Now if we gradually decrease the threshold, what happens when the threshold drops below 1.5? The first document, d₁, is now predicted positive rather than negative. This affects the contingency table in the following way: since d₁ is positive, it used to count towards FN when it was predicted as negative; but now that it is predicted as positive, it counts towards TP. So we have to decrease FN by 1 and increase TP by 1; we can then calculate new precision and recall. (In our example we now have TP = 1, FP = 0, TN = 3, FN = 1.)
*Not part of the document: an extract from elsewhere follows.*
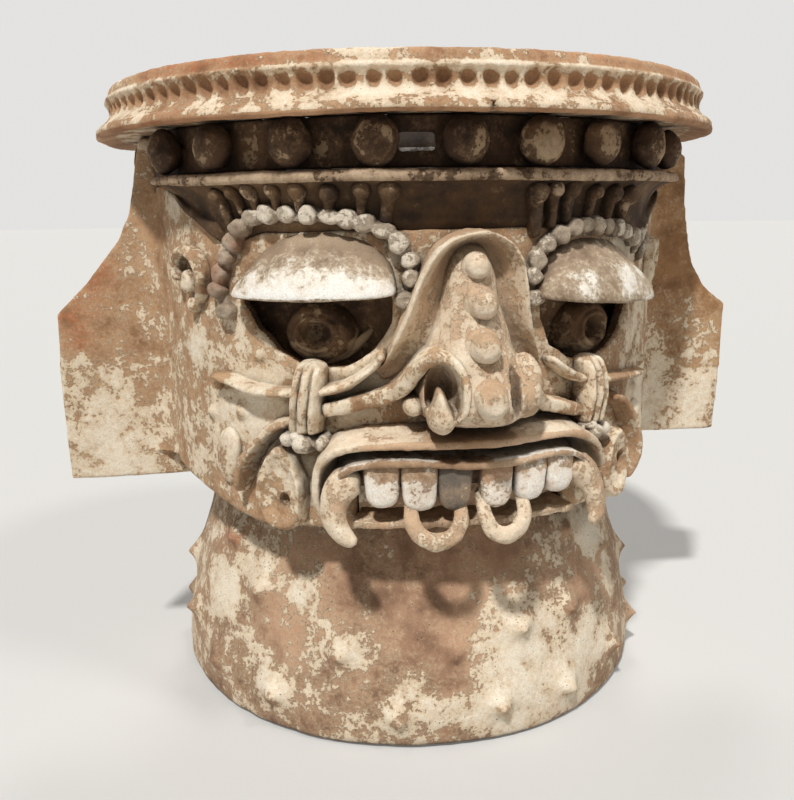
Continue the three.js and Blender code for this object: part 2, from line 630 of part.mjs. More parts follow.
// Pieces of the face, the uppermost first: each one is trimmed to clear those before it
const skin = { stucco: 0xe6d3b4, pale: 0xd9c09c, buff: 0xc49a72, brown: 0xa87b55 };
const pieces = [];
const faceSolids = [];
function piece(name, make, colour, over = faceSolids) {
  let body = make(0);
  const box = body.boundingBox();
  for (const other of over) {
    const near = [0, 1, 2].every((k) => (
      box.min[k] < other.box.max[k] + 1 && box.max[k] > other.box.min[k] - 1));
    if (near) body = body.subtract(other.grown);
  }
  body = largest(body);
  over.push({ box, grown: make(SEAM) });
  pieces.push({ name, body, colour });
}
const plain = (name, body, colour) => pieces.push({ name, body, colour });

plain('pedestal', pedestal(), skin.buff);
plain('fire_bowl', bowl(), skin.brown);
plain('ball_collar', ballCollar(), skin.brown);
plain('rim_flange', rimFlange(), skin.pale);
plain('impressed_rim_band', impressedBand(), skin.pale);
plain('wing_left', wing('left'), skin.pale);
plain('wing_right', wing('right'), skin.buff);
plain('face_mask', faceMask(), skin.buff);
piece('visor', visor, skin.buff);

const straps = {
  left: [[-27.9, 503, 0.92, 0.34], [-28.2, 482, 0.97, 0.91], [-28.7, 460, 1, 1], [-29.1, 438, 1.03, 0.86],
    [-29.3, 417, 1.08, 0.69]],
  right: [[26.2, 497, 0.86, 0.34], [26.3, 478, 0.92, 0.89], [26.3, 458, 0.95, 0.97],
    [26.2, 436, 0.97, 0.83], [26.1, 416, 1.03, 0.69]],
};
for (const side of ['left', 'right']) {
  const [angle, z] = straps[side].at(-1);
  const knot = [[angle - 4, z - 8, 0.54, 0.63], [angle, z - 11, 0.76, 0.91],
    [angle + 4, z - 8, 0.54, 0.63]];
  const size = { width: STRAP_WIDTH, proud: STRAP_PROUD };
  piece(`strap_knot_${side}`, roll(knot, { ...size, steps: 6 }), skin.stucco);
  piece(`strap_${side}`, roll(straps[side], { ...size, section: CORDS, steps: 5 }), skin.stucco);
}

[[613, 0.79], [570, 0.84], [528, 0.9], [474, 1]].forEach(([z, share], i) => {
  const size = share * NUB_SIZE;
  piece(`nose_nub_${i + 1}`, lump(SNOUT_MIDDLE, z, size, size, NUB_PROUD + 4,
    { base: MASK_RADIUS + snoutReach(z) - 4, sides: 10 }), skin.buff);
});
piece('nose', nose, skin.pale);
for (const [side, hand] of [['left', -1], ['right', 1]]) {
  const angle = SNOUT_MIDDLE + hand * 0.98 * NOSE_HALF_WIDTH / MASK_RADIUS * 180 / Math.PI;
  piece(`nostril_ball_${side}`, lump(angle, 458, 0.41 * NOSE_HALF_WIDTH, 0.47 * NOSE_HALF_WIDTH,
    0.47 * NOSE_REACH, { sides: 9 }), skin.buff);
}
const whisker = { width: MOUSTACHE_WIDTH, proud: MOUSTACHE_PROUD, steps: 10 };
piece('moustache_left', roll([[-26, 448, 0.9, 0.31], [-21.5, 457, 1, 0.38], [-16.8, 468, 1, 0.48],
  [-13, 488, 1, 0.69], [-9.6, 505, 0.9, 0.9], [-6, 512, 0.7, 1]], whisker), skin.pale);
piece('moustache_right', roll([[24.8, 430, 0.9, 0.31], [19, 443, 1, 0.38], [14.6, 450, 1, 0.48],
  [11.6, 464, 0.9, 0.62], [10.2, 488, 0.8, 0.76]], whisker), skin.pale);
piece('nose_frame', roll([[-14, 515, 0.7, 0.6], [-11, 539, 0.9, 0.78], [-8.6, 567, 1, 0.9],
  [-6.9, 596, 1, 0.97], [-4.8, 620, 0.9, 1], [-1.8, 633, 0.8, 1], [2, 636, 0.8, 1], [5.2, 631, 0.85, 1],
  [7.6, 617, 0.95, 1], [8.6, 596, 1, 0.97], [9, 570, 1, 0.9], [10.7, 540, 0.9, 0.8], [14, 509, 0.7, 0.65]],
{ width: FRAME_WIDTH, proud: FRAME_PROUD, section: CRESTED, steps: 18 }), skin.buff);
const bar = { width: BAR_WIDTH, proud: BAR_PROUD, steps: 14 };
piece('goggle_bar_left', roll([[-50.3, 474, 0.6, 0.55], [-43.3, 466, 0.9, 0.82], [-38, 464, 1, 0.9],
  [-31, 467, 1, 0.9], [-24.3, 471, 1, 1], [-20.4, 480, 1, 1.09], [-17, 496, 0.94, 1.09],
  [-15.2, 509, 0.83, 1]], bar), skin.pale);
piece('goggle_bar_right', roll([[48.6, 459, 0.6, 0.55], [42, 461, 0.8, 0.73], [35, 464, 0.9, 0.82],
  [27, 468, 1, 0.9], [22, 477, 1, 1], [17.8, 493, 0.9, 1.09]], bar), skin.pale);
piece('eyelid_left', eyelid({ outer: [-43.6, 577], inner: [-12.2, 583] }), skin.stucco);
piece('eyelid_right', eyelid({ outer: [46.4, 562], inner: [13.6, 573] }), skin.stucco);
piece('bead_arc_left', beadArc([[-46.9, 552], [-48.6, 585], [-46, 620], [-39.4, 662], [-27.3, 667],
  [-18, 657], [-12.2, 640], [-9.9, 608], [-10.9, 570]], 18), skin.pale);
piece('bead_arc_right', beadArc([[13.2, 570], [12.6, 600], [15.4, 630], [21.5, 648], [30.4, 648],
  [37, 643], [42.5, 628]], 12), skin.pale);
piece('ray_fan_left', rayFan([[-47, 668], [-41, 681], [-34, 685], [-22, 683], [-15, 679], [-11, 668]], 8),
  skin.brown);
piece('ray_fan_right', rayFan([[12.5, 660], [17, 672], [24, 674], [32, 673], [40, 664]], 6), skin.brown);

const lip = { width: LIP_WIDTH, proud: LIP_PROUD, section: SLAB, base: MASK_RADIUS + 2 * SEAM };
piece('outer_lip', roll([[-25.6, 326, 0.88, 0.6], [-26, 358, 0.94, 0.72], [-25.2, 384, 0.94, 0.8],
  [-22.6, 401, 1, 0.88], [-18.6, 411, 1, 0.92], [-11, 415, 1, 0.96], [-3, 414, 1, 1], [4, 414, 1, 1],
  [12, 416, 1, 0.96], [18.6, 412, 1, 0.92], [22.8, 400, 1, 0.88], [25.6, 384, 0.94, 0.8],
  [27, 362, 0.88, 0.68]], { ...lip, steps: 20 }), skin.pale);
piece('inner_lip', roll([[-22, 368, 0.82, 0.92], [-20.6, 384, 0.88, 0.92], [-17.2, 394, 0.88, 0.92],
  [-9, 395, 0.88, 0.96], [-0.6, 389, 0.88, 0.96], [8, 391, 0.88, 0.96], [15, 395, 0.88, 0.92],
  [19.4, 388, 0.88, 0.92], [22.4, 370, 0.82, 0.88]], { ...lip, steps: 16 }), skin.stucco);
[[-15.1, 0.95, 346], [-8.9, 1, 343], [-2.8, 0.93, 341], [4, 0.9, 341], [10.3, 0.98, 345],
  [16.1, 0.88, 349]].forEach(([angle, share, low], i) => {
  piece(`tooth_${i + 1}`, tooth(angle, share, low), skin.stucco);
});
const fang = { width: FANG_WIDTH, proud: FANG_WIDTH, section: ROD, steps: 9 };
piece('fang_left', roll([[-20, 374, 0.9, 0.8, LIP_PROUD - 20], [-21.4, 357, 1, 0.9, LIP_PROUD - 16],
  [-22.3, 340, 0.9, 0.85, LIP_PROUD - 12], [-22, 325, 0.76, 0.73, LIP_PROUD - 8],
  [-20.8, 312, 0.55, 0.55, LIP_PROUD - 4], [-18.8, 302, 0.24, 0.24, LIP_PROUD]], fang), skin.stucco);
piece('fang_right', roll([[19.8, 372, 0.9, 0.8, LIP_PROUD - 20], [22, 353, 0.97, 0.9, LIP_PROUD - 16],
  [23.6, 336, 0.85, 0.8, LIP_PROUD - 12], [24, 320, 0.7, 0.67, LIP_PROUD - 8],
  [23.4, 308, 0.48, 0.48, LIP_PROUD - 4], [22.2, 298, 0.24, 0.24, LIP_PROUD]], fang), skin.stucco);
// U-shaped ring of the tongue, hung from behind the teeth
const tongueRing = (middle, low) => roll(
  [[-4.4, 56, 0.83, 0.78, -16], [-4.5, 30, 0.94, 0.83, -10], [-3, 9, 1, 0.89, -4], [0, 0, 1, 0.89, -2],
    [3, 9, 1, 0.89, -4], [4.5, 30, 0.94, 0.83, -10], [4.4, 56, 0.83, 0.78, -16]]
    .map(([a, z, w, t, back]) => [middle + a, low + z, w, t, LIP_PROUD + back]),
  { width: RING_WIDTH, proud: RING_WIDTH, section: ROD, steps: 9 });
piece('tongue_ring_left', tongueRing(-6.3, 303), skin.pale);
piece('tongue_ring_right', tongueRing(5.6, 306), skin.pale);
piece('mouth_ledge', () => sector(-20.2, 21.2, 12, () => [
  [MASK_RADIUS - MASK_THICKNESS, up(310)], [MASK_RADIUS + LIP_PROUD / 2 - 1, up(312)],
  [MASK_RADIUS + LIP_PROUD / 2, up(320)], [MASK_RADIUS - MASK_THICKNESS, up(324)]]), skin.buff);
piece('ear_disc_left', lump(-34.2, 346, 0.64 * DISC_HEIGHT, DISC_HEIGHT, DISC_PROUD, { sides: 12 }),
  skin.pale);
piece('ear_disc_right', lump(34, 352, 0.54 * DISC_HEIGHT, 0.92 * DISC_HEIGHT, DISC_PROUD, { sides: 12 }),
  skin.pale);
const curl = { width: CURL_WIDTH, proud: CURL_PROUD, steps: 9 };
piece('cheek_curl_left', roll([[-31.6, 428, 0.7, 0.62], [-35.4, 408, 0.9, 0.92], [-39.2, 386, 1, 1],
  [-41.9, 360, 1, 1], [-43.6, 336, 0.8, 0.77]], curl), skin.buff);
piece('cheek_curl_right', roll([[34, 440, 0.7, 0.54], [39.4, 412, 0.9, 0.92], [42.2, 382, 1, 1],
  [42.6, 352, 1, 1], [40.6, 326, 0.8, 0.77]], curl), skin.buff);
for (const [side, angle, z] of [['left', -48.6, 378], ['right', 48.4, 384]]) {
  piece(`cheek_plaque_${side}`, lump(angle, z, 0.38 * DISC_HEIGHT, 0.78 * DISC_HEIGHT, 0.46 * DISC_PROUD,
    { sides: 12 }), skin.stucco);
}
for (const [side, hand] of [['left', -1], ['right', 1]]) {
  piece(`ear_hook_${side}`, roll([[56, 566, 0.87, 0.6], [53.4, 584, 0.93, 0.8], [53.4, 610, 0.93, 0.9],
    [57, 627, 1, 1], [61.6, 618, 0.93, 1], [62.8, 597, 0.87, 0.9], [60.4, 580, 0.73, 0.8]]
    .map(([a, ...rest]) => [hand * a, ...rest]), { width: HOOK_WIDTH, proud: HOOK_PROUD }), skin.pale);
}
for (const [side, angle, z] of [['left', -27.6, 527], ['right', 29.6, 522]]) {
  const mask = pieces.find(({ name }) => name === 'face_mask').body;
  let eye = eyeball(angle, z)(0).subtract(vesselCore());
  for (const way of [[SEAM, 0, 0], [-SEAM, 0, 0], [0, SEAM, 0], [0, 0, SEAM], [0, 0, -SEAM]]) {
    eye = eye.subtract(mask.translate(way));
  }
  plain(`eyeball_${side}`, largest(eye), skin.brown);
}

// Stand the footprint's middle on the origin
const span = new THREE.Box3();
for (const { body } of pieces) {
  const { min, max } = body.boundingBox();
  span.expandByPoint(new THREE.Vector3(...min)).expandByPoint(new THREE.Vector3(...max));
}
const shift = [-(span.min.x + span.max.x) / 2, -(span.min.y + span.max.y) / 2, -span.min.z];

const group = new THREE.Group();
group.name = 'effigy_brazier';
for (const { name, body, colour } of pieces) {
  const mesh = body.translate(shift).getMesh();
  const geometry = new THREE.BufferGeometry();
  const positions = new Float32Array(mesh.numVert * 3);
  for (let i = 0; i < mesh.numVert; i++) {
    for (let k = 0; k < 3; k++) positions[3 * i + k] = mesh.vertProperties[i * mesh.numProp + k];
  }
  geometry.setAttribute('position', new THREE.BufferAttribute(positions, 3));
  geometry.setIndex(Array.from(mesh.triVerts));
  geometry.computeVertexNormals();
  const clay = new THREE.MeshStandardMaterial({ color: colour, roughness: 0.85, metalness: 0 });
  const node = new THREE.Mesh(geometry, clay);
  node.name = name;
  group.add(node);
}

export default group;
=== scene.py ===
# %% [markdown]
# # A ceramic effigy brazier
#
# The real object is built by hand from coarse red-brown clay: a flared foot, a round fire bowl, a rim on a
# collar of clay balls, and a goggle-eyed, fanged face laid on the front in rolls, pellets and slabs.
# After firing it was coated with lime stucco, which has flaked off in patches and left the clay bare.
# Everything is shaped here in millimetres round the vessel's own upright axis and turned to metres at the
# end, because a potter works round that axis too: an angle, a height and a distance name any spot.

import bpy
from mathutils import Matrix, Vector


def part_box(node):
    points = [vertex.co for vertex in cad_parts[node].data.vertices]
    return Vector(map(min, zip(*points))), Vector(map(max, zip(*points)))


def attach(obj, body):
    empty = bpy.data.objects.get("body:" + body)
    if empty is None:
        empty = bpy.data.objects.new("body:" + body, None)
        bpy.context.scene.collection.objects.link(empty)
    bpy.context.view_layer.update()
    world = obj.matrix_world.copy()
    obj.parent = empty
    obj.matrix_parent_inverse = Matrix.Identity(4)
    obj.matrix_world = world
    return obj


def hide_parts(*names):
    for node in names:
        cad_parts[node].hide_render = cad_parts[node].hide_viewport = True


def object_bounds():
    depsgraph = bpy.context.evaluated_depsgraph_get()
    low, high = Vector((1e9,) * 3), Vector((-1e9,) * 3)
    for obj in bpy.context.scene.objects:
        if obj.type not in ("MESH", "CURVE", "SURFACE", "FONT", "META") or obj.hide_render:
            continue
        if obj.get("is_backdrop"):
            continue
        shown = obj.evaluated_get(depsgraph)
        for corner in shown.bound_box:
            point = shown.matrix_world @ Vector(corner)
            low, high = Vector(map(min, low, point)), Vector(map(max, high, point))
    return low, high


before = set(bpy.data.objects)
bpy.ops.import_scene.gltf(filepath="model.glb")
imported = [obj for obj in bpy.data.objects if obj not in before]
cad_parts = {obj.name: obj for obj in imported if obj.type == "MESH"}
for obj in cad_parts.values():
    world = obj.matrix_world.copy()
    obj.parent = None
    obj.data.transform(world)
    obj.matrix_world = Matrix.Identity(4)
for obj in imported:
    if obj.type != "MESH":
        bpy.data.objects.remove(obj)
cad_low, cad_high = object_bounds()
print("nodes in the frame:", len(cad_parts))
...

If we decrease the threshold still further, it eventually drops below 1.1 and now d₂ also begins to be predicted as positive instead of as negative. How does this affect the contingency table? Note that in our example, d₂ is actually negative. Thus, while it was still being predicted as negative, it counted towards TN; but now that it is predicted as positive, it counts towards FP. So we have to decrease TN by 1 and increase FP by one. (In our example we now have TP = 1, FP = 1, TN = 2, FN = 1.)

We can continue in this way until the threshold drops below the predictions for all the documents. At that point we'd have TP = number_of_positive_documents, FP = number_of_negative_documents, TN = 0 and FN = 0.

Now that we have the contingency table for every possible value of the threshold, we just have to compute the precision and recall for each of them and plot them on a chart. You can do all this very easily in Excel, or write a program/script in any programming language, etc.

The breakeven point is the point on the precision/recall curve at which precision and recall are equal. If there are several such points, we use the one that is closest to the origin of the coordinate space.